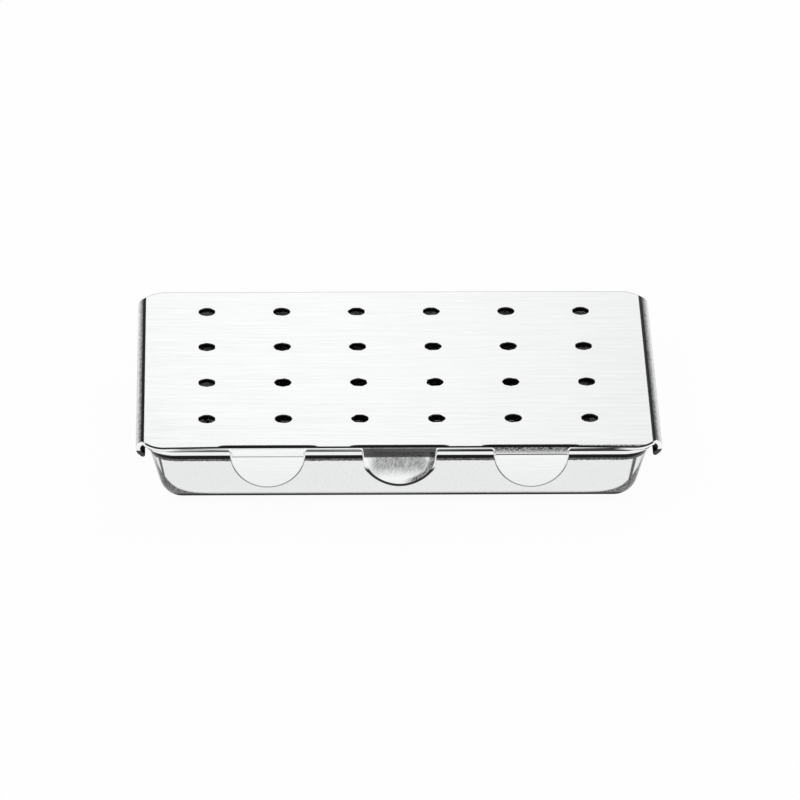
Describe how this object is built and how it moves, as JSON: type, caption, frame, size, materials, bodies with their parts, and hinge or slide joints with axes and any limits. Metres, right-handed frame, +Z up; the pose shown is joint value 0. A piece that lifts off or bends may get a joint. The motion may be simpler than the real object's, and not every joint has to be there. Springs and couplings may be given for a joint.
{
  "type": "bur sterilization box",
  "caption": "Flat stainless steel box with a perforated sliding lid, folded side grips, front tongues and a notched bur rack inside.",
  "frame": {"origin": "centre of the tray's flat underside", "axes": "+X along the long side to the right, -Y towards the tongues at the front, +Z up"},
  "size_m": [0.1028, 0.068, 0.0154],
  "materials": {
    "tray_steel": "polished, bright",
    "lid_steel": "fine brushed along the long side",
    "rack_steel": "satin",
    "rivet_steel": "bright"
  },
  "bodies": {
    "tray": {"tray": "tray_steel", "rack_plate": "rack_steel", "comb_channel_front": "rack_steel", "comb_channel_rear": "rack_steel", "comb_rivet_front_1": "rivet_steel", "comb_rivet_front_2": "rivet_steel", "comb_rivet_front_3": "rivet_steel", "comb_rivet_rear_1": "rivet_steel", "comb_rivet_rear_2": "rivet_steel", "comb_rivet_rear_3": "rivet_steel"},
    "lid": {"lid": "lid_steel"}
  },
  "joints": [
    {"name": "lid_slide", "type": "slide", "parent": "tray", "child": "lid", "axis": [0, -1, 0], "range_m": [0, 0.068]}
  ]
}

» Task statement: Repeat the listing above without any change.

» Task response:
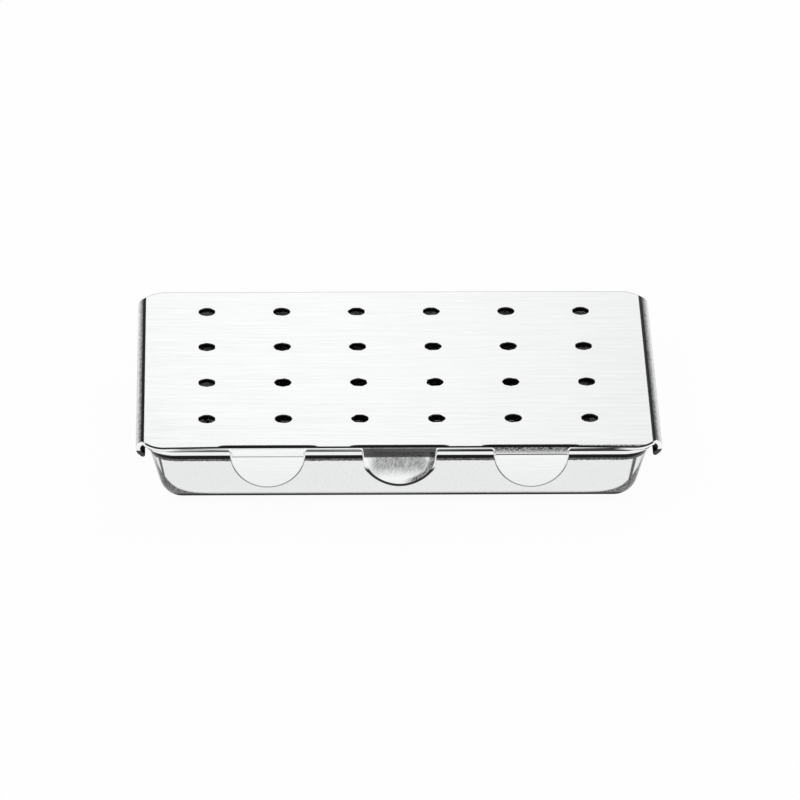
Describe how this object is built and how it moves, as JSON: type, caption, frame, size, materials, bodies with their parts, and hinge or slide joints with axes and any limits. Metres, right-handed frame, +Z up; the pose shown is joint value 0. A piece that lifts off or bends may get a joint. The motion may be simpler than the real object's, and not every joint has to be there. Springs and couplings may be given for a joint.
{
  "type": "bur sterilization box",
  "caption": "Flat stainless steel box with a perforated sliding lid, folded side grips, front tongues and a notched bur rack inside.",
  "frame": {"origin": "centre of the tray's flat underside", "axes": "+X along the long side to the right, -Y towards the tongues at the front, +Z up"},
  "size_m": [0.1028, 0.068, 0.0154],
  "materials": {
    "tray_steel": "polished, bright",
    "lid_steel": "fine brushed along the long side",
    "rack_steel": "satin",
    "rivet_steel": "bright"
  },
  "bodies": {
    "tray": {"tray": "tray_steel", "rack_plate": "rack_steel", "comb_channel_front": "rack_steel", "comb_channel_rear": "rack_steel", "comb_rivet_front_1": "rivet_steel", "comb_rivet_front_2": "rivet_steel", "comb_rivet_front_3": "rivet_steel", "comb_rivet_rear_1": "rivet_steel", "comb_rivet_rear_2": "rivet_steel", "comb_rivet_rear_3": "rivet_steel"},
    "lid": {"lid": "lid_steel"}
  },
  "joints": [
    {"name": "lid_slide", "type": "slide", "parent": "tray", "child": "lid", "axis": [0, -1, 0], "range_m": [0, 0.068]}
  ]
}